**REQUEST**
The first line to copy is the one with "size = shape.bounding_box().size"; the last is the one with "obj.matrix_parent_inverse = Matrix.Identity(4)". Copy each line in that range exactly, leaving out all others.

**LISTED RECORDS**

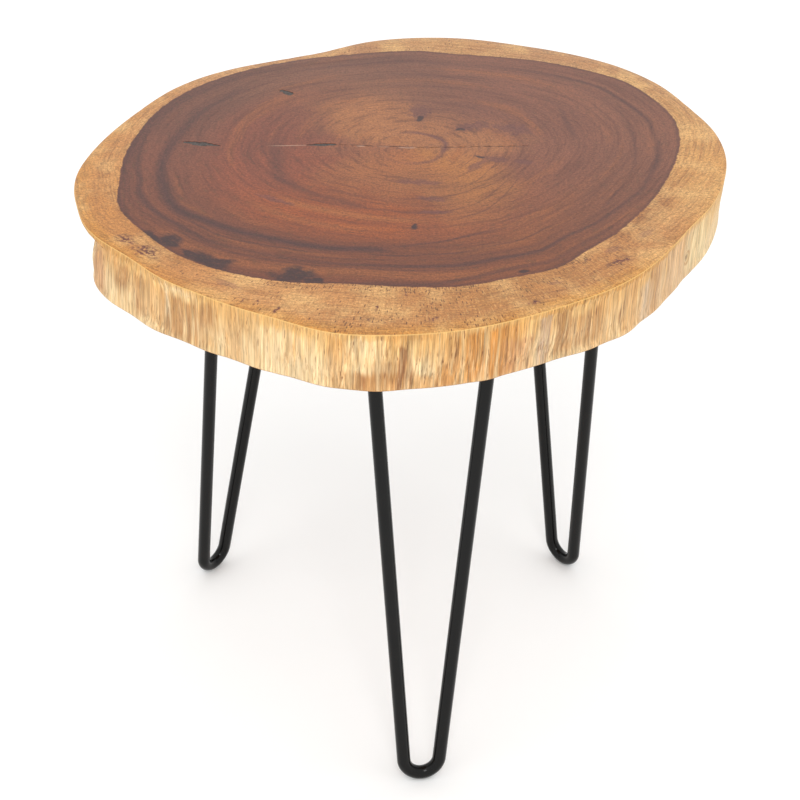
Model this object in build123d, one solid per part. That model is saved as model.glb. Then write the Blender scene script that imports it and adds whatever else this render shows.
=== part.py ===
from build123d import *
from math import acos, atan2, cos, hypot, pi, radians, sin
import os

# A side table: one thick round cut across a tree trunk, with its live edge, on three steel hairpin legs.
# Lengths are in millimetres and angles in degrees. The floor is z = 0, the middle of the slab's outline
# is over the origin, and the front of the table faces -Y.

# Slab of wood
TABLE_HEIGHT = 458.0
SLAB_THICKNESS = 46.0
SLAB_RADIUS = 250.0
TOP_BEVEL = 2.0
UNDERSIDE_BEVEL = 2.5

# Radius of the slab's top, every 10 degrees from +X towards +Y, as shares of the slab's radius
OUTLINE_SHARES = (
    0.976, 1.016, 1.044, 1.056, 1.084, 1.090, 1.070, 1.044, 1.032,
    1.004, 0.960, 0.902, 0.888, 0.902, 0.920, 0.928, 0.930, 0.950,
    0.984, 1.022, 1.036, 1.032, 1.018, 1.009, 1.011, 1.012, 1.032,
    1.010, 0.984, 0.952, 0.928, 0.919, 0.909, 0.898, 0.902, 0.938,
)

# How far the live edge stands out from the top's outline, every 30 degrees, at mid-height and at the
# underside, as shares of the slab's radius
BELLY_SHARES = (
    -0.002, 0.002, 0.004, 0.004, 0.006, 0.004, -0.006, 0.014, 0.000, 0.003, -0.002, 0.000,
)
UNDERSIDE_SHARES = (
    -0.004, -0.010, -0.012, -0.012, -0.012, -0.012, -0.020, 0.008, -0.012, -0.006, -0.010, -0.002,
)

# Flute on the left, where the trunk pulls in below the top's rim: its direction and half its width in
# degrees, and how deep it is at mid-height and at the underside, as shares of the slab's radius
FLUTE_ANGLE = 197.0
FLUTE_HALF_WIDTH = 15.0
FLUTE_BELLY_SHARE = 0.038
FLUTE_UNDERSIDE_SHARE = 0.040

# Points on each level outline of the slab for every entry of OUTLINE_SHARES
POINTS_PER_SHARE = 2

# Cracks in the top, filled flush: both ends from the slab's middle, as shares of its radius, and the width
CRACK_DEPTH = 9.0
CENTRE_CHECK_SHARES = (-0.328, 0.114, -0.222, 0.130)
CENTRE_CHECK_WIDTH = 2.2
REAR_CRACK_SHARES = (-0.444, 0.520, -0.386, 0.474)
REAR_CRACK_WIDTH = 2.6
LEFT_CRACK_SHARES = (-0.716, 0.096, -0.588, 0.080)
LEFT_CRACK_WIDTH = 3.0

# Hairpin rods: round bar bent to a V with a U at the floor
ROD_DIAMETER = 11.0
U_BEND_RADIUS = 14.7
ROD_SPREAD = 93.5

# The three feet stand inside the slab's radius by an inset, on a circle that is a little off its middle
FOOT_INSET = 61.0
FOOT_CIRCLE_X = 8.2
FOOT_CIRCLE_Y = -1.4

# Each leg: direction of its foot from the circle's middle, direction that its flat side faces, lean
# outwards at the floor and lean to one side
LEGS = {
    "left": {"foot_angle": 155.3, "facing_angle": 145.4, "outward_lean": 6.55, "side_lean": 0.4},
    "front": {"foot_angle": -82.3, "facing_angle": -78.4, "outward_lean": 6.95, "side_lean": 0.0},
    "right": {"foot_angle": 36.8, "facing_angle": 41.6, "outward_lean": 6.25, "side_lean": 0.3},
}

# Mounting plates
PLATE_LENGTH = 124.0
PLATE_WIDTH = 62.0
PLATE_THICKNESS = 4.0
PLATE_CORNER_RADIUS = 8.0
SCREW_EDGE_DISTANCE = 11.5
PLATE_HOLE_CLEARANCE = 0.7

# Weld beads round the rod ends
WELD_HEIGHT = 4.2
WELD_TOE = 0.8

# Pan-head wood screws
SCREW_DIAMETER = 4.8
SCREW_LENGTH = 25.0
SCREW_TIP = 5.0
SCREW_HEAD_DIAMETER = 9.4
SCREW_HEAD_HEIGHT = 3.2
SCREW_HEAD_ROUNDING = 2.2
RECESS_SPAN = 4.8
RECESS_WIDTH = 1.1
RECESS_DEPTH = 1.7
PILOT_CLEARANCE = 0.1
PILOT_EXTRA_DEPTH = 2.0

# How far a cutting shape runs past what it cuts
OVERRUN = 6.0

SLAB_UNDERSIDE = TABLE_HEIGHT - SLAB_THICKNESS
PLATE_UNDERSIDE = SLAB_UNDERSIDE - PLATE_THICKNESS
ROD_RADIUS = ROD_DIAMETER / 2
FOOT_CIRCLE_RADIUS = SLAB_RADIUS - FOOT_INSET


def share_around(shares, turn):
    """Share at a turn of 0 to 1 round the slab: a smooth curve through the entries of a table."""
    place = turn * len(shares)
    step = int(place)
    t = place - step
    a, b, c, d = (shares[(step + k) % len(shares)] for k in (-1, 0, 1, 2))
    return b + t * (c - a + t * (2 * a - 5 * b + 4 * c - d + t * (3 * b - 3 * c + d - a))) / 2


def flute(turn):
    """How much of the flute's depth there is at a turn: 1 along its middle and 0 past its sides."""
    off_middle = abs(turn * 360 - FLUTE_ANGLE) / FLUTE_HALF_WIDTH
    return (1 + cos(pi * off_middle)) / 2 if off_middle < 1 else 0


def slab_section(height, edge_shares, flute_share, inset):
    """Level face across the slab, set out from the top's outline by edge_shares, less flute and inset."""
    points = []
    count = len(OUTLINE_SHARES) * POINTS_PER_SHARE
    for step in range(count):
        turn = step / count
        share = share_around(OUTLINE_SHARES, turn) + share_around(edge_shares, turn)
        radius = SLAB_RADIUS * (share - flute_share * flute(turn)) - inset
        points.append((radius * cos(2 * pi * turn), radius * sin(2 * pi * turn), height))
    return make_face(Spline(*points, periodic=True))


def trunk_round():
    """The slab before it is drilled: bevelled top and underside, with a live edge that swells between."""
    flush_shares = (0.0,)
    middle = SLAB_UNDERSIDE + SLAB_THICKNESS / 2
    return loft(
        [
            slab_section(SLAB_UNDERSIDE, UNDERSIDE_SHARES, FLUTE_UNDERSIDE_SHARE, UNDERSIDE_BEVEL),
            slab_section(SLAB_UNDERSIDE + UNDERSIDE_BEVEL, UNDERSIDE_SHARES, FLUTE_UNDERSIDE_SHARE, 0),
            slab_section(middle, BELLY_SHARES, FLUTE_BELLY_SHARE, 0),
            slab_section(TABLE_HEIGHT - TOP_BEVEL, flush_shares, 0, 0),
            slab_section(TABLE_HEIGHT, flush_shares, 0, TOP_BEVEL),
        ],
        ruled=True,
    )


def crack_fill(end_shares, width):
    """A slim filled crack, pointed at both ends, sunk from the top of the slab."""
    start = Vector(end_shares[0], end_shares[1]) * SLAB_RADIUS
    end = Vector(end_shares[2], end_shares[3]) * SLAB_RADIUS
    middle = (start + end) / 2
    sideways = (end - start).normalized().rotate(Axis.Z, 90) * (width / 2)
    sides = [ThreePointArc(start, middle + sideways, end), ThreePointArc(end, middle - sideways, start)]
    return Pos(0, 0, TABLE_HEIGHT) * extrude(make_face(sides), -CRACK_DEPTH)


def hairpin_plane(leg):
    """Plane of one hairpin: origin at the middle of its U, X along the V's width and Y up the V."""
    foot = radians(leg["foot_angle"])
    facing = radians(leg["facing_angle"])
    lean = radians(leg["outward_lean"])
    flat_side = Vector(cos(facing) * cos(lean), sin(facing) * cos(lean), sin(lean))
    across = Vector(-sin(facing), cos(facing), 0)
    up_the_v = flat_side.cross(across)
    bend_bottom = Vector(
        FOOT_CIRCLE_X + FOOT_CIRCLE_RADIUS * cos(foot),
        FOOT_CIRCLE_Y + FOOT_CIRCLE_RADIUS * sin(foot),
        ROD_RADIUS,
    )
    level = Plane(origin=bend_bottom + up_the_v * U_BEND_RADIUS, x_dir=across, z_dir=flat_side)
    return level.rotated((0, 0, leg["side_lean"]))


def v_side(leg, side):
    """Straight side of the V, from the U's tangent point to the plate's underside, on the centre line."""
    plane = hairpin_plane(leg)
    rise = (PLATE_UNDERSIDE - plane.origin.Z) / cos(radians(leg["outward_lean"]))
    reach = hypot(ROD_SPREAD / 2, rise)
    tangent_angle = atan2(rise, ROD_SPREAD / 2) - acos(U_BEND_RADIUS / reach)
    low = plane.from_local_coords(
        (side * U_BEND_RADIUS * cos(tangent_angle), U_BEND_RADIUS * sin(tangent_angle), 0)
    )
    high = plane.from_local_coords((side * ROD_SPREAD / 2, rise, 0))
    along = (high - low).normalized()
    return low, low + along * ((PLATE_UNDERSIDE - low.Z) / along.Z), along


def above_plate():
    """Everything above the underside of the plates, to trim rods and welds flat."""
    block = Box(
        SLAB_RADIUS * 4, SLAB_RADIUS * 4, TABLE_HEIGHT,
        align=(Align.CENTER, Align.CENTER, Align.MIN),
    )
    return Pos(0, 0, PLATE_UNDERSIDE) * block


def hairpin_rod(leg):
    """One bar, bent round the U at the floor, with both ends cut level against the plate."""
    plane = hairpin_plane(leg)
    low_a, high_a, along_a = v_side(leg, -1)
    low_b, high_b, along_b = v_side(leg, 1)
    bend_bottom = plane.from_local_coords((0, -U_BEND_RADIUS, 0))
    start = high_a + along_a * OVERRUN
    line = Line(start, low_a) + ThreePointArc(low_a, bend_bottom, low_b)
    line += Line(low_b, high_b + along_b * OVERRUN)
    section = Plane(origin=start, z_dir=-along_a) * Circle(ROD_RADIUS)
    return sweep(section, path=line) - above_plate()


def weld_bead(leg, side):
    """Ring of weld metal in the corner between one rod end and the plate."""
    _, end, along = v_side(leg, side)
    seat = Plane(origin=end, z_dir=along)
    ring = seat * Cone(
        ROD_RADIUS + WELD_TOE,
        ROD_RADIUS + WELD_HEIGHT * 2 - WELD_TOE,
        WELD_HEIGHT * 2,
    )
    bar = seat * Cylinder(ROD_RADIUS, WELD_HEIGHT * 2 + OVERRUN)
    return ring - bar - above_plate()


def plate_plane(leg):
    """Underside of one mounting plate, centred between its two rod ends, X along the V's width."""
    end_a = v_side(leg, -1)[1]
    end_b = v_side(leg, 1)[1]
    return Plane(origin=(end_a + end_b) / 2, x_dir=end_b - end_a, z_dir=(0, 0, 1))


def screw_places(leg):
    """Where the four screws of one plate go, on the plate's underside."""
    rows = GridLocations(PLATE_LENGTH - SCREW_EDGE_DISTANCE * 2, PLATE_WIDTH - SCREW_EDGE_DISTANCE * 2, 2, 2)
    return [plate_plane(leg).location * place for place in rows]


def mounting_plate(leg):
    """Flat steel plate with rounded corners and four clearance holes."""
    blank = extrude(RectangleRounded(PLATE_LENGTH, PLATE_WIDTH, PLATE_CORNER_RADIUS), PLATE_THICKNESS)
    plate = plate_plane(leg).location * blank
    hole = Cylinder((SCREW_DIAMETER + PLATE_HOLE_CLEARANCE) / 2, PLATE_THICKNESS + OVERRUN * 2)
    for place in screw_places(leg):
        plate -= place * hole
    return plate


def wood_screw():
    """Screw that points up, with the underside of its head at z = 0 and a cross recess below."""
    head = Cylinder(
        SCREW_HEAD_DIAMETER / 2, SCREW_HEAD_HEIGHT, align=(Align.CENTER, Align.CENTER, Align.MAX)
    )
    head = fillet(head.edges().sort_by(Axis.Z)[0], SCREW_HEAD_ROUNDING)
    for turn in (0, 90):
        arm = Box(RECESS_SPAN, RECESS_WIDTH, RECESS_DEPTH, align=(Align.CENTER, Align.CENTER, Align.MIN))
        head -= Pos(0, 0, -SCREW_HEAD_HEIGHT) * Rot(0, 0, turn) * arm
    on_end = (Align.CENTER, Align.CENTER, Align.MIN)
    shank = Cylinder(SCREW_DIAMETER / 2, SCREW_LENGTH - SCREW_TIP, align=on_end)
    tip = Pos(0, 0, SCREW_LENGTH - SCREW_TIP) * Cone(SCREW_DIAMETER / 2, 0, SCREW_TIP, align=on_end)
    return head + shank + tip


def pilot_hole():
    """Blind hole for one screw, drilled up from the plate's underside."""
    depth = SCREW_LENGTH + PILOT_EXTRA_DEPTH
    radius = (SCREW_DIAMETER + PILOT_CLEARANCE) / 2
    return Cylinder(radius, depth, align=(Align.CENTER, Align.CENTER, Align.MIN))


def build():
    """All the pieces of the table, by name."""
    blank = trunk_round()
    middle = blank.bounding_box().center()
    centred = Pos(-middle.X, -middle.Y, 0)
    nodes = {
        "centre_check_fill": centred * crack_fill(CENTRE_CHECK_SHARES, CENTRE_CHECK_WIDTH),
        "rear_crack_fill": centred * crack_fill(REAR_CRACK_SHARES, REAR_CRACK_WIDTH),
        "left_crack_fill": centred * crack_fill(LEFT_CRACK_SHARES, LEFT_CRACK_WIDTH),
    }
    slab = centred * blank
    for fill in nodes.values():
        slab -= fill
    for name, leg in LEGS.items():
        for place in screw_places(leg):
            slab -= place * pilot_hole()
        nodes[name + "_hairpin_rod"] = hairpin_rod(leg)
        nodes[name + "_mounting_plate"] = mounting_plate(leg)
        nodes[name + "_weld_beads"] = Compound([weld_bead(leg, -1).solid(), weld_bead(leg, 1).solid()])
        nodes[name + "_plate_screws"] = Compound(
            [(place * wood_screw()).solid() for place in screw_places(leg)]
        )
    nodes["slab"] = slab
    return nodes


os.makedirs("parts", exist_ok=True)
for node_name, shape in build().items():
    export_step(shape, "parts/" + node_name + ".step")
    size = shape.bounding_box().size
    print(f"{node_name}: {len(shape.solids())} solids, {size.X:.1f} x {size.Y:.1f} x {size.Z:.1f} mm")
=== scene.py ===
# %% [markdown]
# # A slice of tree trunk on three hairpin legs
# The table is one thick round, sawn across a trunk, planed and lacquered on top, with its live edge left
# as it was under the bark. Three legs carry it, each one steel bar bent to a narrow V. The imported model
# gives every place and size, so the first step loads it, and each later step dresses one part of it.

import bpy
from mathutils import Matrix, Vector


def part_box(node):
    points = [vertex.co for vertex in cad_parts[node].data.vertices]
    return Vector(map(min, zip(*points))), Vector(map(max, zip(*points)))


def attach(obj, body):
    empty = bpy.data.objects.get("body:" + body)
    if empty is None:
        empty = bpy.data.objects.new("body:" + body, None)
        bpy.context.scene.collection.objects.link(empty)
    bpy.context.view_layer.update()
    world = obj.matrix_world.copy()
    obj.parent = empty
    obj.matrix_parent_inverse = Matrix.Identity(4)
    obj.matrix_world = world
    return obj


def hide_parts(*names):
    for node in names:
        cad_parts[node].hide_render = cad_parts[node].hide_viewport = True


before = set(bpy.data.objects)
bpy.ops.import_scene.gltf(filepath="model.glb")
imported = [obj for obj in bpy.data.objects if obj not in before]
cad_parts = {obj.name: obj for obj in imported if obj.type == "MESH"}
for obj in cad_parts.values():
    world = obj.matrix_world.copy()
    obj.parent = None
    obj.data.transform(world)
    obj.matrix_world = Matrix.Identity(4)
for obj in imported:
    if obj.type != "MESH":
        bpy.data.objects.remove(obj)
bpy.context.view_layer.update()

# %% Tools and units
import math

import bmesh
import bpy
import numpy as np
from mathutils import Matrix, Vector

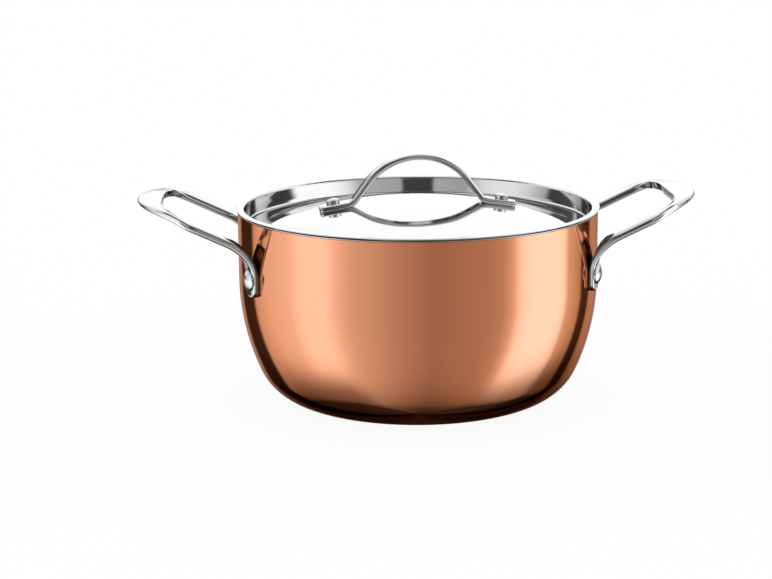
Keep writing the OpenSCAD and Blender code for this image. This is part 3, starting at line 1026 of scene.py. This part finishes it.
class Effects:
    """Shader node groups that several finishes share."""

    def __init__(self) -> None:
        """Builds each group once."""
        self.lathe_lines = self._lathe_lines()
        self.hairlines = self._hairlines()
        self.handling = self._handling()

    @staticmethod
    def _group(name: str, inputs: dict[str, float], *outputs: str) -> tuple[Wiring, bpy.types.NodeOutputs]:
        """Starts a group.

        Args:
            name: Its name.
            inputs: Value inputs with their defaults.
            *outputs: Names of its value outputs.

        Returns:
            The group's wiring, and the sockets that give its inputs.
        """
        tree = bpy.data.node_groups.new(name, "ShaderNodeTree")
        tree.interface.new_socket("Vector", in_out="INPUT", socket_type="NodeSocketVector")
        for key, value in inputs.items():
            made = tree.interface.new_socket(key, in_out="INPUT", socket_type="NodeSocketFloat")
            made.default_value = value
        for key in outputs:
            tree.interface.new_socket(key, in_out="OUTPUT", socket_type="NodeSocketFloat")
        w = Wiring(tree)
        return w, w.node("NodeGroupInput").outputs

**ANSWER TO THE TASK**
    size = shape.bounding_box().size
    print(f"{node_name}: {len(shape.solids())} solids, {size.X:.1f} x {size.Y:.1f} x {size.Z:.1f} mm")
=== scene.py ===
# %% [markdown]
# # A slice of tree trunk on three hairpin legs
# The table is one thick round, sawn across a trunk, planed and lacquered on top, with its live edge left
# as it was under the bark. Three legs carry it, each one steel bar bent to a narrow V. The imported model
# gives every place and size, so the first step loads it, and each later step dresses one part of it.

import bpy
from mathutils import Matrix, Vector


def part_box(node):
    points = [vertex.co for vertex in cad_parts[node].data.vertices]
    return Vector(map(min, zip(*points))), Vector(map(max, zip(*points)))


def attach(obj, body):
    empty = bpy.data.objects.get("body:" + body)
    if empty is None:
        empty = bpy.data.objects.new("body:" + body, None)
        bpy.context.scene.collection.objects.link(empty)
    bpy.context.view_layer.update()
    world = obj.matrix_world.copy()
    obj.parent = empty
    obj.matrix_parent_inverse = Matrix.Identity(4)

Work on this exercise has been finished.